## WHAT YOU ARE ASKED TO DO
In the material below, list every line carrying the string "materials".

########################################

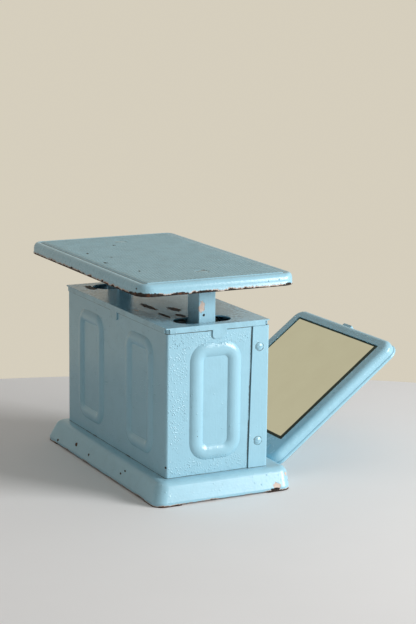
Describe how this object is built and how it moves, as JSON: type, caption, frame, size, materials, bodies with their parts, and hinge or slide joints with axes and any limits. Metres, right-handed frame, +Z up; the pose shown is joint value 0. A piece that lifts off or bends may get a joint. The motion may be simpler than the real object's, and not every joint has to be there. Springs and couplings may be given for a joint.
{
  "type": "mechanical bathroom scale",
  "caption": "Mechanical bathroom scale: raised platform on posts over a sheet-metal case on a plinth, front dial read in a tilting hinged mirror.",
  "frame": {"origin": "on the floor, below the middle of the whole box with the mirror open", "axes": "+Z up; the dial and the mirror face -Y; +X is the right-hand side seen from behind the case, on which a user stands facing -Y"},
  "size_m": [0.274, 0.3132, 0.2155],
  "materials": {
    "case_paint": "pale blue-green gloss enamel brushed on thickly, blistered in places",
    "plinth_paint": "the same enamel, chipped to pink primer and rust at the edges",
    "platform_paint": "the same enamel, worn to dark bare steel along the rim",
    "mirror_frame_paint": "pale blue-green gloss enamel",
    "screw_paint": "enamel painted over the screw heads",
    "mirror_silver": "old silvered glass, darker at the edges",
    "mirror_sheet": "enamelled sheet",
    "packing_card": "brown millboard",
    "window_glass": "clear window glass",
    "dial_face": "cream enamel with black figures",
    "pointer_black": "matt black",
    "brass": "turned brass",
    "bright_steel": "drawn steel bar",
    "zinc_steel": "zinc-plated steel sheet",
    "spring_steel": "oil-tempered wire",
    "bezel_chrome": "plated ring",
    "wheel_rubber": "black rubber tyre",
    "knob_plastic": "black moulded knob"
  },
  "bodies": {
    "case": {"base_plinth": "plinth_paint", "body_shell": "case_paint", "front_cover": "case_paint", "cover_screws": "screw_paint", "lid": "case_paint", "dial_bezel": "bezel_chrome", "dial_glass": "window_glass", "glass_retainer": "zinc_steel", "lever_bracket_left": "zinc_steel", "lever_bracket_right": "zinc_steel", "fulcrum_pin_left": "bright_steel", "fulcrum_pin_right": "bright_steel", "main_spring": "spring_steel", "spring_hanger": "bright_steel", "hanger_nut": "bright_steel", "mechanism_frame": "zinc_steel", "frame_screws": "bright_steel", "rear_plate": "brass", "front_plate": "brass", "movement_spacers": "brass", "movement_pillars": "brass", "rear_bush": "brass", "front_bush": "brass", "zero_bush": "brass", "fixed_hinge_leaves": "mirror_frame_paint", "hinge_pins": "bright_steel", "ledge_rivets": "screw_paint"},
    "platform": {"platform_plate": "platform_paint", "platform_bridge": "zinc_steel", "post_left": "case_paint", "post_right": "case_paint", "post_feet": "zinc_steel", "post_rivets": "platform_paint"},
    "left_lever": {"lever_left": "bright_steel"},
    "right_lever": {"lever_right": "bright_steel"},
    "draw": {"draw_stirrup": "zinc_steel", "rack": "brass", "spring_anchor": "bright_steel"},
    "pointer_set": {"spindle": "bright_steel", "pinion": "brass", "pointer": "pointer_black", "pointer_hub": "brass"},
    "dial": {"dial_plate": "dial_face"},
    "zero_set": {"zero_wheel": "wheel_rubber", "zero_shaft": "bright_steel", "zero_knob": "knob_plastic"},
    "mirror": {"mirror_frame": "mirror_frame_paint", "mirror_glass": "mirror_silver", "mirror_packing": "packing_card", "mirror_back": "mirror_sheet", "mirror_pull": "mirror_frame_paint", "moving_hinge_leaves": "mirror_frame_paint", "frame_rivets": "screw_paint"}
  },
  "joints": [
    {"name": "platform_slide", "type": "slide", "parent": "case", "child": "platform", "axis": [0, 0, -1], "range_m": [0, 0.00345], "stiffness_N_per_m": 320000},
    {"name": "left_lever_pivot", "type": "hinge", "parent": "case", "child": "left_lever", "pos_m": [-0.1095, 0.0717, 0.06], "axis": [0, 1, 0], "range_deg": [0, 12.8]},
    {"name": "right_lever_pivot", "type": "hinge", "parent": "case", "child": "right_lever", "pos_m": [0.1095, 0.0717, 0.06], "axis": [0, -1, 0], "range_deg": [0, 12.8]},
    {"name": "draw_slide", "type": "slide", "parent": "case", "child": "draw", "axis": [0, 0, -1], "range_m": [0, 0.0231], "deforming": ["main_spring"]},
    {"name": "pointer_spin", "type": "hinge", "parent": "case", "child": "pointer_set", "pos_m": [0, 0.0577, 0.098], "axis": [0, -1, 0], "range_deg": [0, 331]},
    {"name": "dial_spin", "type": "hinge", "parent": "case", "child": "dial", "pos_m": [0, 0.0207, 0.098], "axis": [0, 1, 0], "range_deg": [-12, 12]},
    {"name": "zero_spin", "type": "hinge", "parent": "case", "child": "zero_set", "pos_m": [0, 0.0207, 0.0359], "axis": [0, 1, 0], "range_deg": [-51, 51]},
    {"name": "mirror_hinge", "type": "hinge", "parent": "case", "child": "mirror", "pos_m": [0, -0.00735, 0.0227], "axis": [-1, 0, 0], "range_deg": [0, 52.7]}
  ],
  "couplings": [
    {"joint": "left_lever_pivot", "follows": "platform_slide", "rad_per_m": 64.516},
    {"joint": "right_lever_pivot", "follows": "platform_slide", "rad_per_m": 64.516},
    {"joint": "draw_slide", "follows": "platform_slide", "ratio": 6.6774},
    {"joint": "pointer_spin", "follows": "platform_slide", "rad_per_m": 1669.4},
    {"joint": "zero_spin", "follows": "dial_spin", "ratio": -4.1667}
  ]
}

########################################

## COMPLETED EXERCISE
Describe how this object is built and how it moves, as JSON: type, caption, frame, size, materials, bodies with their parts, and hinge or slide joints with axes and any limits. Metres, right-handed frame, +Z up; the pose shown is joint value 0. A piece that lifts off or bends may get a joint. The motion may be simpler than the real object's, and not every joint has to be there. Springs and couplings may be given for a joint.
  "materials": {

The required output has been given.